::: Supplied information :::

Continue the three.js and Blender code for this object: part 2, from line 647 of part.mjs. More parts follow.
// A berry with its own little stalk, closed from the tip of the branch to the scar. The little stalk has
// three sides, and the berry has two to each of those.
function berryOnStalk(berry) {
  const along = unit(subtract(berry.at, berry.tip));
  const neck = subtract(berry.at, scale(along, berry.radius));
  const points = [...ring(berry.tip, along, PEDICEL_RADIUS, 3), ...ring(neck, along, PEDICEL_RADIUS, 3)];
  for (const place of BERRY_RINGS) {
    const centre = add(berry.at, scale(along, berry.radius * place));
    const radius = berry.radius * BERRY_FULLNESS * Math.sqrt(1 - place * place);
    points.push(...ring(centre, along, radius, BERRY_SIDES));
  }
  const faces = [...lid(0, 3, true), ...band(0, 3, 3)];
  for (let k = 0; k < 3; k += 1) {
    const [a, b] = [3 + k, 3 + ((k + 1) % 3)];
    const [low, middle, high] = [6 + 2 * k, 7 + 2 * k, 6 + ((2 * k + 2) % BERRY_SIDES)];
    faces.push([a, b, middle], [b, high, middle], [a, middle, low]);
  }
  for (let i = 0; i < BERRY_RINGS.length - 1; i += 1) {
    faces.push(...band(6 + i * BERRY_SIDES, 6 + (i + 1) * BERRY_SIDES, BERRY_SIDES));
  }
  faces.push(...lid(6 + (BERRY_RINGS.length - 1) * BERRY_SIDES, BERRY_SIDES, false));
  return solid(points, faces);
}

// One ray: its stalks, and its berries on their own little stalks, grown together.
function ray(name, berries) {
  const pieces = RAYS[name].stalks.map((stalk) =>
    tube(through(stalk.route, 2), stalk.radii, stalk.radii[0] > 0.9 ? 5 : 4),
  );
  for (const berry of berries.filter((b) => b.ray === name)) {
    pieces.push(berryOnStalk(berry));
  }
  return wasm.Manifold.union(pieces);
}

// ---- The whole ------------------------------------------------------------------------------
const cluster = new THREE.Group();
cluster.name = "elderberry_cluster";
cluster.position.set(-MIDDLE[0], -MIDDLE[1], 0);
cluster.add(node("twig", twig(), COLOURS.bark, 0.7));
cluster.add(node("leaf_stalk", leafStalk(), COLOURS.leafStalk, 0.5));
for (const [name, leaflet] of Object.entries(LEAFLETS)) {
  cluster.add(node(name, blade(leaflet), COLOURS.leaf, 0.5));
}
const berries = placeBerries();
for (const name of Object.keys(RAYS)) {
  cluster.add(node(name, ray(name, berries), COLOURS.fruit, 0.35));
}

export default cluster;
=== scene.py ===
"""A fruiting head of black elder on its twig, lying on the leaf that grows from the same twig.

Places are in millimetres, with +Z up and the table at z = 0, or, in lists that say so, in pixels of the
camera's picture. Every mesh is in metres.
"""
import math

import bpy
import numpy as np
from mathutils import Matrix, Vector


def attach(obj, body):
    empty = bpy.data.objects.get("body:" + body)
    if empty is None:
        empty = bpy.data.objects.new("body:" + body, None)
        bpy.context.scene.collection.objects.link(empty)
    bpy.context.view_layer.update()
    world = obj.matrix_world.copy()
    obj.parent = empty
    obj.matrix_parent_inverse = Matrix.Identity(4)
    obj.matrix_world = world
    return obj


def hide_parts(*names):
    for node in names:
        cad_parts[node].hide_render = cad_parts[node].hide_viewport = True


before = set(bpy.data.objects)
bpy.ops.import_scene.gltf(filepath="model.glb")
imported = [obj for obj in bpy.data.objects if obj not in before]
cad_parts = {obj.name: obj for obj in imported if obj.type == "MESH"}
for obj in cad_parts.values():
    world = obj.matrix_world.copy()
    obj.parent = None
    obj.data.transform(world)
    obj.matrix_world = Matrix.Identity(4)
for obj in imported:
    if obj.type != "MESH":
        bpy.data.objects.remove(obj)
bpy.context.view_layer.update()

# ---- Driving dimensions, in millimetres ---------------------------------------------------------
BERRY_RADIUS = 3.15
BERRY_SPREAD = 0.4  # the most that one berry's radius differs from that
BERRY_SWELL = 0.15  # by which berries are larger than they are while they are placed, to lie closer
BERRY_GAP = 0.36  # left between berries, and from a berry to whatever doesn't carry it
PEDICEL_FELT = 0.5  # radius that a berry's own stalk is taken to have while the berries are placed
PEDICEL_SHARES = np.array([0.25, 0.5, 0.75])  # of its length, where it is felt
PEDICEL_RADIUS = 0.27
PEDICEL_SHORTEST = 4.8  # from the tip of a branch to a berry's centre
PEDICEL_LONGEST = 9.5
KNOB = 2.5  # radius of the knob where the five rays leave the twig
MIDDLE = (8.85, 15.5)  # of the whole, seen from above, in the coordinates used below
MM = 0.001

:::

(Given problem) Using the data above, output each line exactly.

(Full output)
Continue the three.js and Blender code for this object: part 2, from line 647 of part.mjs. More parts follow.
// A berry with its own little stalk, closed from the tip of the branch to the scar. The little stalk has
// three sides, and the berry has two to each of those.
function berryOnStalk(berry) {
  const along = unit(subtract(berry.at, berry.tip));
  const neck = subtract(berry.at, scale(along, berry.radius));
  const points = [...ring(berry.tip, along, PEDICEL_RADIUS, 3), ...ring(neck, along, PEDICEL_RADIUS, 3)];
  for (const place of BERRY_RINGS) {
    const centre = add(berry.at, scale(along, berry.radius * place));
    const radius = berry.radius * BERRY_FULLNESS * Math.sqrt(1 - place * place);
    points.push(...ring(centre, along, radius, BERRY_SIDES));
  }
  const faces = [...lid(0, 3, true), ...band(0, 3, 3)];
  for (let k = 0; k < 3; k += 1) {
    const [a, b] = [3 + k, 3 + ((k + 1) % 3)];
    const [low, middle, high] = [6 + 2 * k, 7 + 2 * k, 6 + ((2 * k + 2) % BERRY_SIDES)];
    faces.push([a, b, middle], [b, high, middle], [a, middle, low]);
  }
  for (let i = 0; i < BERRY_RINGS.length - 1; i += 1) {
    faces.push(...band(6 + i * BERRY_SIDES, 6 + (i + 1) * BERRY_SIDES, BERRY_SIDES));
  }
  faces.push(...lid(6 + (BERRY_RINGS.length - 1) * BERRY_SIDES, BERRY_SIDES, false));
  return solid(points, faces);
}

// One ray: its stalks, and its berries on their own little stalks, grown together.
function ray(name, berries) {
  const pieces = RAYS[name].stalks.map((stalk) =>
    tube(through(stalk.route, 2), stalk.radii, stalk.radii[0] > 0.9 ? 5 : 4),
  );
  for (const berry of berries.filter((b) => b.ray === name)) {
    pieces.push(berryOnStalk(berry));
  }
  return wasm.Manifold.union(pieces);
}

// ---- The whole ------------------------------------------------------------------------------
const cluster = new THREE.Group();
cluster.name = "elderberry_cluster";
cluster.position.set(-MIDDLE[0], -MIDDLE[1], 0);
cluster.add(node("twig", twig(), COLOURS.bark, 0.7));
cluster.add(node("leaf_stalk", leafStalk(), COLOURS.leafStalk, 0.5));
for (const [name, leaflet] of Object.entries(LEAFLETS)) {
  cluster.add(node(name, blade(leaflet), COLOURS.leaf, 0.5));
}
const berries = placeBerries();
for (const name of Object.keys(RAYS)) {
  cluster.add(node(name, ray(name, berries), COLOURS.fruit, 0.35));
}

export default cluster;
=== scene.py ===
"""A fruiting head of black elder on its twig, lying on the leaf that grows from the same twig.

Places are in millimetres, with +Z up and the table at z = 0, or, in lists that say so, in pixels of the
camera's picture. Every mesh is in metres.
"""
import math

import bpy
import numpy as np
from mathutils import Matrix, Vector


def attach(obj, body):
    empty = bpy.data.objects.get("body:" + body)
    if empty is None:
        empty = bpy.data.objects.new("body:" + body, None)
        bpy.context.scene.collection.objects.link(empty)
    bpy.context.view_layer.update()
    world = obj.matrix_world.copy()
    obj.parent = empty
    obj.matrix_parent_inverse = Matrix.Identity(4)
    obj.matrix_world = world
    return obj


def hide_parts(*names):
    for node in names:
        cad_parts[node].hide_render = cad_parts[node].hide_viewport = True


before = set(bpy.data.objects)
bpy.ops.import_scene.gltf(filepath="model.glb")
imported = [obj for obj in bpy.data.objects if obj not in before]
cad_parts = {obj.name: obj for obj in imported if obj.type == "MESH"}
for obj in cad_parts.values():
    world = obj.matrix_world.copy()
    obj.parent = None
    obj.data.transform(world)
    obj.matrix_world = Matrix.Identity(4)
for obj in imported:
    if obj.type != "MESH":
        bpy.data.objects.remove(obj)
bpy.context.view_layer.update()

# ---- Driving dimensions, in millimetres ---------------------------------------------------------
BERRY_RADIUS = 3.15
BERRY_SPREAD = 0.4  # the most that one berry's radius differs from that
BERRY_SWELL = 0.15  # by which berries are larger than they are while they are placed, to lie closer
BERRY_GAP = 0.36  # left between berries, and from a berry to whatever doesn't carry it
PEDICEL_FELT = 0.5  # radius that a berry's own stalk is taken to have while the berries are placed
PEDICEL_SHARES = np.array([0.25, 0.5, 0.75])  # of its length, where it is felt
PEDICEL_RADIUS = 0.27
PEDICEL_SHORTEST = 4.8  # from the tip of a branch to a berry's centre
PEDICEL_LONGEST = 9.5
KNOB = 2.5  # radius of the knob where the five rays leave the twig
MIDDLE = (8.85, 15.5)  # of the whole, seen from above, in the coordinates used below
MM = 0.001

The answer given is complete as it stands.